Monday, January 22, 2007

Black Cat

Last week we took the kids to an exhibition of the work of Jozef Wilkon, one of Poland’s most outstanding illustrators, author of illustrations and graphic layouts for more than 160 books for children and adults. I took that description out a catalogue. I’d never heard of him before. Wasn’t just painting. In recent years Jozef – born in 1930 – has branched out into sculptures in wood and art. The highlight was his depiction of Noah's Ark, a faithful recreation of that classic children’s story of God’s mass genocide of everyone on the planet bar one do-gooding family.

The kids were bored of course. The second they walked in. There was nothing interactive, and this generation’s kids need interactive. They looked at the giant rhino for about fifteen seconds, and then started asking when we were going to leave. Nothing was moving, there were no televisions, they were bored. In the second room there was a magnificent display of wooden fish, suspended from the ceiling. You could look at it for half an hour and still be finding new idiosyncrasies in the intricacies of the carving and caricature. Although, obviously not if you have three children with you. (We had borrowed one for the afternoon, because we don’t have enough.) We moved on, continually fire-fighting the let’s-go-home talk.

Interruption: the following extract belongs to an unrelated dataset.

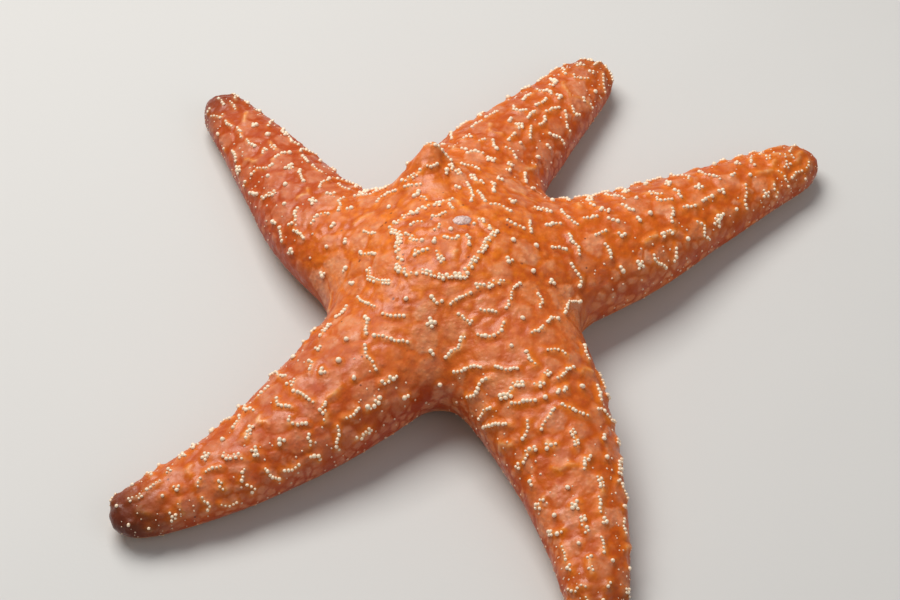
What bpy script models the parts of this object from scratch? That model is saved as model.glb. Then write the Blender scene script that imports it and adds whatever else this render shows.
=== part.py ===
"""Ochre sea star, life size, resting on its underside.

Five stout arms run out of a domed disc and bend a little in the plane of the floor. The rear edge of
the disc is pushed up into a rim that ends in a pinched, pointed fold between the two rear arms, and
the rear right arm leaves from under that rim. The body is modelled whole, cut flat where it rests,
hollowed by the arms' grooves and the mouth, and then parted by thin cuts into the disc and five arms.
Bands of tube feet fill the grooves, a soft membrane closes the mouth, and the sieve plate sits in a
pocket on the disc.

Metres, +Z up, +X to the right and +Y to the rear. The origin is on the floor, under the middle of the
body's box.
"""

import math
from collections import namedtuple

import bmesh
import bpy
from mathutils import Matrix, Vector

MM = 0.001

# The disc.
DISC_MIDDLE = Vector((-7.0, 7.0, 0.0)) * MM
DISC_SIZE = Vector((38.0, 37.0, 28.5)) * MM
DISC_WAIST = 9.0 * MM  # height of the disc's widest level

# The arms: headings from +X, counter-clockwise, in degrees, turned by turn_in over the inner half of
# an arm and by turn_out over its outer half; length in millimetres; girth is a factor on the
# half-widths below, and rise one on the section's height.
Arm = namedtuple("Arm", "name heading turn_in turn_out length girth rise")
ARMS = (
    Arm("arm_right", 10, 25, -5, 125, 1.0, 0.95),
    Arm("arm_rear_right", 95, -40, -5, 110, 1.05, 0.9),
    Arm("arm_rear_left", 165, -45, 5, 115, 0.95, 0.95),
    Arm("arm_left", 235, -15, -20, 125, 1.0, 1.0),
    Arm("arm_front", 305, -15, -20, 120, 1.05, 1.0),
)
ROOT_WIDTH = 22.0 * MM  # half-widths at the root, halfway and near the tip
MIDDLE_WIDTH = 15.0 * MM
TIP_WIDTH = 9.5 * MM
ARM_STEPS = 28
ROOT_AT = 0.30  # shares of an arm's length at which its three half-widths lie
MIDDLE_AT = 0.62
TIP_AT = 0.93
TIP_ROUND = 1.25  # length of the rounded tip, in tip half-widths
TIP_BLUNTNESS = 2.6
ARCH = 0.74  # height of an arm's upper half over its half-width
SINK = 0.56  # height of an arm's widest level over its half-width
CROWN = 6.0 * MM  # how much higher an arm starts inside the disc
TIP_LIFT = 1.2 * MM

# The rim behind the disc and the fold at its end, as places from the disc's middle and radii.
RIM = (
    (Vector((-3.0, 27.0, 24.0)) * MM, 9.0 * MM),
    (Vector((8.0, 26.0, 23.0)) * MM, 8.5 * MM),
    (Vector((17.0, 20.0, 22.0)) * MM, 8.5 * MM),
    (Vector((24.0, 12.0, 19.0)) * MM, 8.5 * MM),
)
FOLD = (
    (Vector((-7.0, 12.0, 18.0)) * MM, 16.0 * MM),
    (Vector((-10.0, 26.0, 23.0)) * MM, 11.0 * MM),
    (Vector((-8.0, 33.5, 34.0)) * MM, 6.2 * MM),
    (Vector((-3.5, 38.0, 39.5)) * MM, 3.0 * MM),
)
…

In the final room there was a painting of a cat. Wasn’t really one for the kids, as the exhibition is presented, but by then they were so bored they didn’t notice. It is a black cat, standing straight up on its hind legs, as if human. The cat has human female breasts. At the bottom of the picture there are a couple of copulating locusts, or some other bug of locust-like quality. Presumably Jozef meant something by the copulating insects, but I’m glad to say I’ll never know. Anyway, I’m walking through this room, past the various paintings and sculptures. I glance at the cat for the first time, it blinks at me, I move on. I look back at the cat, assuming it’s one of those pictures that looks different depending on the angle. I can’t get it to blink at me again. I walk up to it and examine it more closely. It still doesn’t blink, and clearly is just a regular painting, without any blinking capabilities. I stand beside it, bending my head in a variety of directions. Nothing. I walk away from the cat, back round to where I first set eyes on it, and glance round. It doesn’t blink. Five times I walked along the stretch of carpet from which I’d first viewed the cat, wanting to see if I could repeat the peculiar set of circumstances which led me to think that the cat had blinked at me. I couldn’t. It refused to blink again.

There are four possible explanations to this mystery.

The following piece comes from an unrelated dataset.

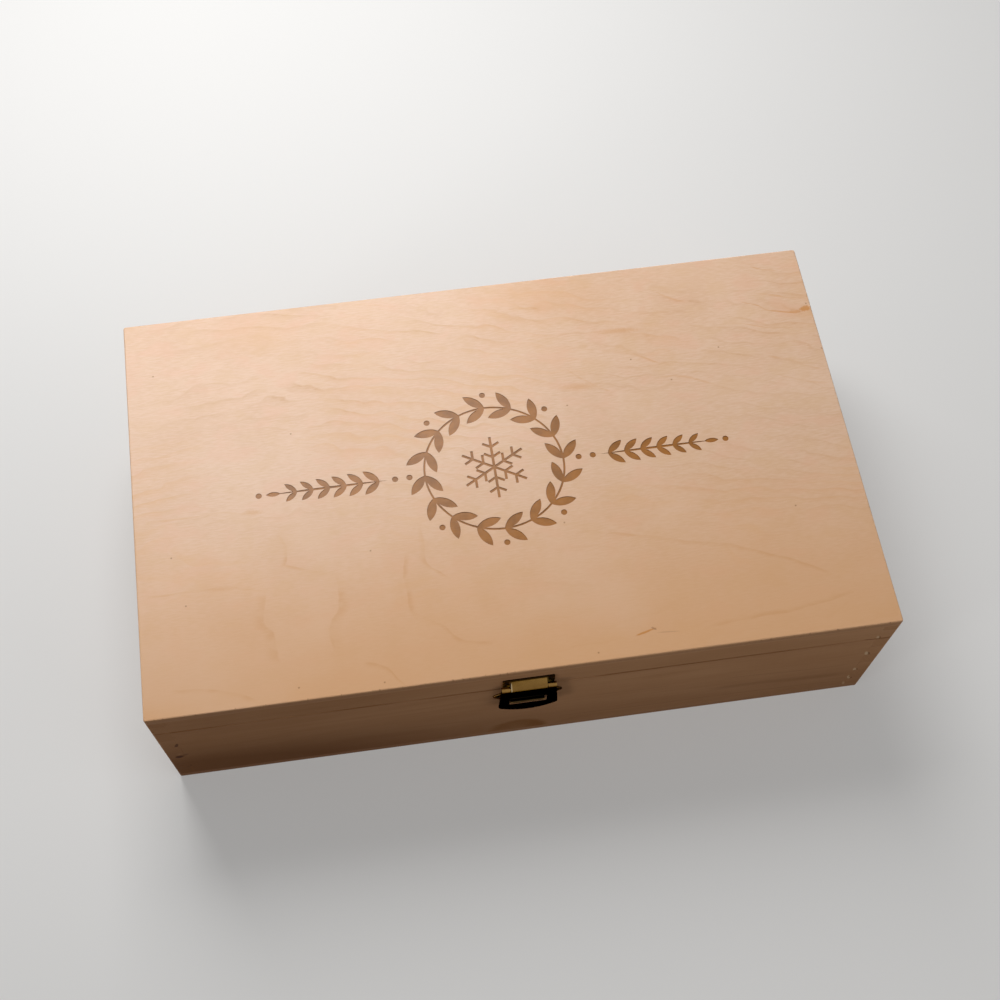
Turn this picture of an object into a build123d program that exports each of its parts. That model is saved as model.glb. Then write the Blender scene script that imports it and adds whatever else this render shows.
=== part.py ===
from build123d import *
import math
import os

# A finger-jointed wooden gift box with a hinged lid and a sprung flap latch.
# Lengths are in millimetres. The origin is the middle of the bottom face, +X runs along the
# length, -Y is the front with the latch, +Y is the back with the hinges, and +Z is up.

# Box and boards
box_length = 350.0
box_depth = 216.0
wall = 8.0
bottom_thickness = 4.0
lid_board_thickness = 4.0
body_wall_height = 58.2
lid_rail_height = 13.5
seam_gap = 0.3

# Finger joints: the walls were jointed as one tall box and then sawn apart at the seam
body_fingers = 6
finger_gap = 0.08

# Sanded edges
corner_radius = 1.2
lid_edge_radius = 0.8
bottom_edge_radius = 0.6
seam_chamfer = 0.15

# Round-head nails, used for every metal plate
nail_radius = 0.55
nail_head_radius = 1.15
nail_head_height = 0.55
nail_tip_cover = 1.5
nail_clearance = 0.05

# Back hinges
hinge_end_distance = 65.0
hinge_width = 25.0
hinge_leaf_height = 9.5
hinge_sheet = 0.8
hinge_pin_radius = 0.9
hinge_pin_overhang = 0.4
hinge_knuckles = 5
hinge_knuckle_gap = 0.15
hinge_leaf_gap = 0.2
hinge_wall_clearance = 0.1
hinge_corner_radius = 1.5
hinge_nail_spacing = 15.0
hinge_nail_height = 6.0
pin_clearance = 0.05

# Latch plate, hood and pin on the lid
latch_sheet = 0.7
latch_pin_radius = 0.6
latch_pin_height = 3.5
latch_pin_proud = 2.4
hood_width = 17.0
lid_plate_width = 24.4
lid_plate_bottom = 0.8
lid_plate_top = 9.8
lid_plate_bridge = 1.1
lid_plate_corner_radius = 0.8
lid_nail_below_top = 2.4

# Latch flap, a frame that hangs from the pin
flap_top_width = 25.8
flap_bottom_width = 28.5
flap_side_length = 19.2
flap_bottom_bulge = 4.2
flap_corner_radius = 2.0
flap_window_depth = 17.5
flap_window_radius = 0.8
flap_tilt = 3.5
flap_side_gap = 0.4

# Catch plate on the body, behind the flap
catch_plate_width = 34.0
catch_tip_radius = 1.2
catch_seam_margin = 0.7
catch_bead_margin = 2.4
catch_bead_radius = 0.7
catch_bead_rise = 0.2
catch_bead_width = 16.6
catch_flap_clearance = 0.25
catch_nail_inset = 2.7

# Ornament burnt into the lid: a wreath round a snow crystal, with a leafy branch on each side
ornament_depth = 0.25
wreath_radius = 34.0
wreath_stem_width = 1.0
wreath_leaf_pairs = 16
wreath_leaf_length = 12.5
wreath_leaf_width = 4.6
wreath_leaf_lean = 38.0
berry_radius = 1.5
wreath_berry_offset = 7.5
crystal_arms = 6
crystal_arm_length = 17.0
crystal_line_width = 1.3
crystal_branch_length = 4.6
crystal_branch_angle = 60.0
branch_start = 52.0
branch_berry_gap = 3.5
branch_stem_width = 1.2
branch_leaf_pairs = 6
branch_leaf_pitch = 8.0
branch_leaf_length = 10.0
branch_leaf_width = 3.6
branch_leaf_lean = 40.0
branch_tip_scale = 0.7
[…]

1. The picture of the cat is possessed by Satan, or some other more generic demon, and that at some point in the near future I’m going to find myself in a horror movie situation resulting in a lot of fear, huge amounts of screaming and large quantities of blood.

2. I was just imagining it.

3. I’m going nuts, which might explain all the ravens sitting on the telephone wires outside my office window.

4. Someone is intentionally messing with my head, in an Alfred Hitchcock movie type way…which might explain all the ravens sitting on telephone wires outside my office window.

Some part of me feels like I should go back in there, but the large breasted blinking cat’s got me nervous.

Upstairs from the ark and the children’s paintings and the felines-under-demonic-possession, was an exhibition of 21st century Polish art. The children were very excited about that. You can see their faces. ‘Yay! More paintings!’

It was modern art as you’d expect, all guarded by severe Polish uber-women, ready to strike at the first hint of anyone trying to touch any of the pieces, or at the first hint of anyone even remotely beginning to enjoy themselves. There were a few of the art installations presented by the medium of television. These naturally attracted the kids like chocolate. They sat enthralled, watching a man paint a picture, just because it was on tv. Had it been an actual man painting an actual picture, live and in person, they would have whined about being bored and attempted a quick incursion to the exits.

Modern art is as modern art does. Three giant canvases painted beige... “Untitled, 2006.” An enormous hand, with the fingers severed and hovering above it… “Anatomy of Beauty.” A woman’s face and head juxtaposed against a forest… “Coffin Portrait.” I could go on, except I can’t really remember any others. Not that I didn’t enjoy it, but I prefer a crowded 17th Century sea battle scene myself.

The kids’ complaining increased in intensity and finally we relented and took them off in search of cake. Our brief foray into the world of art was over, having not been entirely successful. As we walked out the large front doors, back into a chill January day in eastern Europe, I thought I could hear a low, evil feline snigger, a noise fated to crawl down anyone’s spine.